A company's expenses in relation to income represent the company's overall financial position. (Image: Medioimages/Photodisc/Photodisc/Getty Images)

Businesses create income statements for each accounting cycle, typically on a yearly basis. Each income and expense account must be reported on the income statement so investors and managers can evaluate the financial health of a company. Since royalties are typically paid in proportion to sales, they can be a large expense for any company.

What Are Royalties?

Royalties are payments made to individuals who have created and sold a product or service with the help of a company. Musicians, actors and writers are some of the individuals who may receive royalty payments. Royalties are a form of compensation, either for an employee who is paid a salary or for independent contractors who receive a Form 1099 at the end of the calendar year.

How Are They Classified?

Since royalties fall under the overall heading of "Compensation" they can be written off as an expense for each tax period.

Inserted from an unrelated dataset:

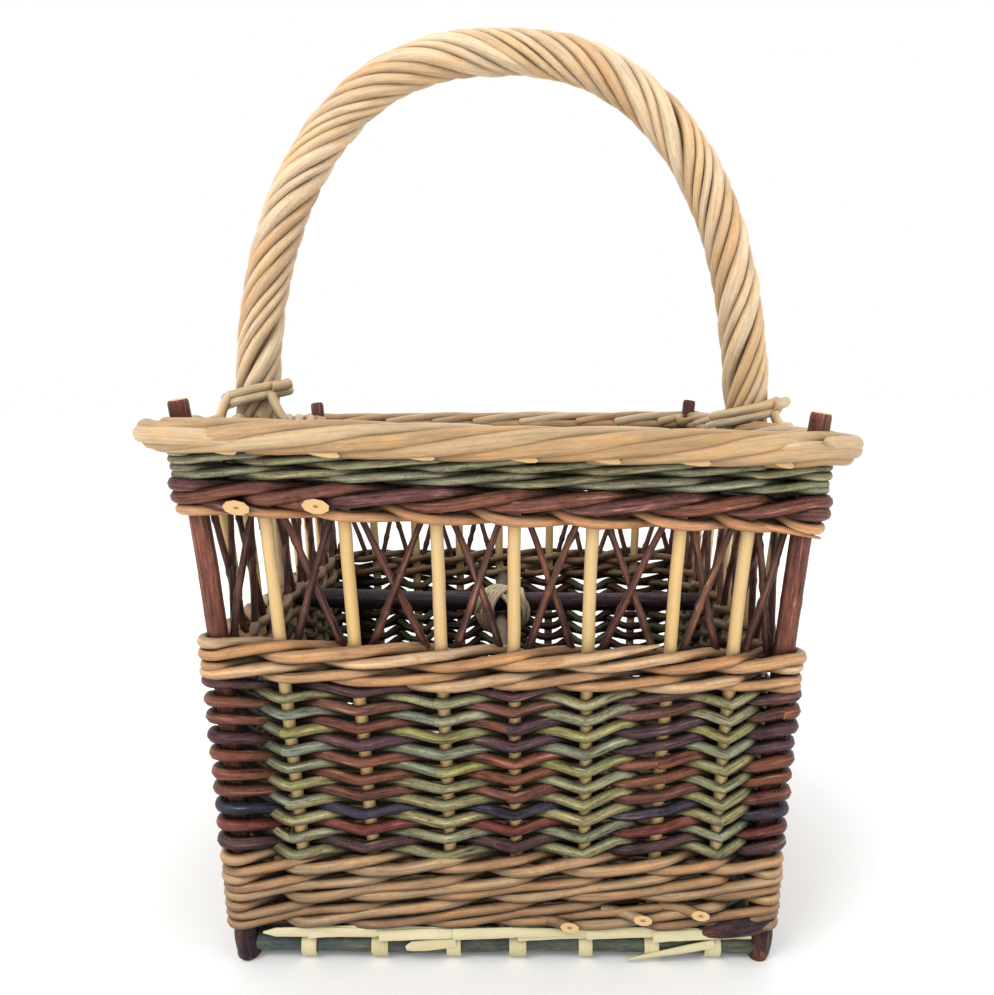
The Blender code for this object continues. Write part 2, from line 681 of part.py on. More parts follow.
def print_self_gap(name, line, radius):
    """The least gap of a wound rod to itself, between stretches further apart along it than half a turn."""
    places = np.array([tuple(point) for point in line])
    shares = (0, 0.25, 0.5, 0.75)
    fine = np.concatenate([places[:-1] + (places[1:] - places[:-1]) * share for share in shares])
    order = np.concatenate([np.arange(len(places) - 1) + share for share in shares])
    apart = np.linalg.norm(fine[:, None] - fine[None], axis=2)
    far = np.abs(order[:, None] - order[None]) > WINDING_POINTS_A_TURN / 3
    print(f"{name}: least gap to itself {(apart[far].min() - radius * 2) * 1000:.2f} mm")


def main():
    clear_scene()
    make_collections()
    rim_room, wall_room, bars_room = make_cutters()
    make_posts()
    make_stakes()
    make_rails()
    make_floor()
    make_bands(wall_room, bars_room)
    make_pairing()
    make_lattices()
    make_border(rim_room)
    make_cross_bars()
    make_handle()
    make_bindings()


main()
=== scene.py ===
import math
import random

import bpy
import numpy as np
from mathutils import Euler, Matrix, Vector


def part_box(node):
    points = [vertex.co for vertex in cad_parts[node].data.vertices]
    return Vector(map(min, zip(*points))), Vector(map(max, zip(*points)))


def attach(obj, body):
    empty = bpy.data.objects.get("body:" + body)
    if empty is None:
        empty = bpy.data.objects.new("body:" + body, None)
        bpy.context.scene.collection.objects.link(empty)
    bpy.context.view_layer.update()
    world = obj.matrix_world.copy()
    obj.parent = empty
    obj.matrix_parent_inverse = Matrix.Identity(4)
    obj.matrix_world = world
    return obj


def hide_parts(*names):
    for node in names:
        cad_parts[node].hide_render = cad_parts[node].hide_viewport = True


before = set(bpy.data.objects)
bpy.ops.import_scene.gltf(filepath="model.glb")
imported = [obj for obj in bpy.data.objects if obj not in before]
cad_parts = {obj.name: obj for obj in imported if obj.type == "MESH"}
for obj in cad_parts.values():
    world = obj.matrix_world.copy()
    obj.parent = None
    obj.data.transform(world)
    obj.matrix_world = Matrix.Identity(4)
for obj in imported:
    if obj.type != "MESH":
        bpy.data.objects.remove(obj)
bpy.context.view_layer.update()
print("frame loaded:", len(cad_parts), "nodes")


# Camera, lights and floor

camera = {
    "place": (0.0047, -0.5558, 0.2731),
    "down": 0.13, "left": 0.74, "roll": -0.30,   # degrees
    "focalPixels": 883.8, "horizonAboveMiddle": 99.2, "imageHeight": 995, "sensor": 36.0,
}
studio = {
    "lights": (
        ("keyLight", (-0.75, -1.15, 1.35), 0.8, 10.0),
        ("fillLight", (1.25, -0.95, 0.75), 1.3, 2.5),
        ("topLight", (0.1, 0.35, 1.7), 1.0, 3.0),
        ("backLight", (0.3, 1.5, 0.9), 1.2, 2.0),
    ),
    "aim": (0, 0, 0.2), "skyStrength": 1.0, "floorSize": 14.0, "floorDrop": 0.0004,
    "paperRough": 0.8, "paperGlow": 0.07,
}


def makeCamera():
    data = bpy.data.cameras.new("photoCamera")
    data.sensor_width = camera["sensor"]
    data.lens = camera["focalPixels"] * camera["sensor"] / camera["imageHeight"]
    data.shift_y = -camera["horizonAboveMiddle"] / camera["imageHeight"]
    data.clip_start, data.clip_end = 0.02, 30
    made = bpy.data.objects.new("photoCamera", data)
    made.location = camera["place"]
    turns = Euler((math.radians(90 - camera["down"]), 0, math.radians(camera["left"]))).to_matrix()
    roll = Euler((0, 0, math.radians(camera["roll"]))).to_matrix()
    made.rotation_euler = (turns @ roll).to_euler()
    bpy.context.scene.collection.objects.link(made)
    bpy.context.scene.camera = made


def makeLights():
    aim = Vector(studio["aim"])
    for name, place, size, power in studio["lights"]:
        data = bpy.data.lights.new(name, "AREA")
        data.shape, data.size, data.energy = "DISK", size, power
        lamp = bpy.data.objects.new(name, data)
        lamp.location = place
        lamp.rotation_euler = (aim - Vector(place)).to_track_quat("-Z", "Y").to_euler()
        bpy.context.scene.collection.objects.link(lamp)
    sky = bpy.data.worlds.new("paleSky")
    sky.use_nodes = True
    light = sky.node_tree.nodes["Background"]
    light.inputs["Color"].default_value = (1.0, 1.0, 1.0, 1)
    light.inputs["Strength"].default_value = studio["skyStrength"]
    bpy.context.scene.world = sky
    bpy.context.scene.view_settings.view_transform = "Standard"


# Node wiring: a Wire is one socket, and sums on it add their own Math nodes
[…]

Royalty payment rates are outlined in a contract between the company and the individual being paid, and are therefore determined based on sales figures for the applicable product. Necessary expenses, including any form of compensation, decrease a company's net income. Royalty payments are classified as current expenses on the income statement.

Recording Royalties

Whenever an individual is paid, the accounting department makes a journal entry to the general ledger under each affected account. Each time a royalty payment is sent, the accounting department debits the "Royalties Expense" account and applies a credit to the cash account. The "Royalties Expense" account balance increases, increasing that period's royalties expense, and the cash account balance decreases due to the payment of funds. During the end-of-year closing process, the "Royalties Expense" account is closed and reduced to zero, and the balance is added to the "Expenses" section of the income statement.

Reporting Royalties

When a company reports royalty expense for a financial period, the result is a decrease in net income and thus a decrease in income tax liability. The tax liability gets transferred to the individual who earned the payment and received the Form 1099. The individual is then responsible for reporting the correct amount of royalty payments received for the year, as well as all personal business expenses related to the royalty income.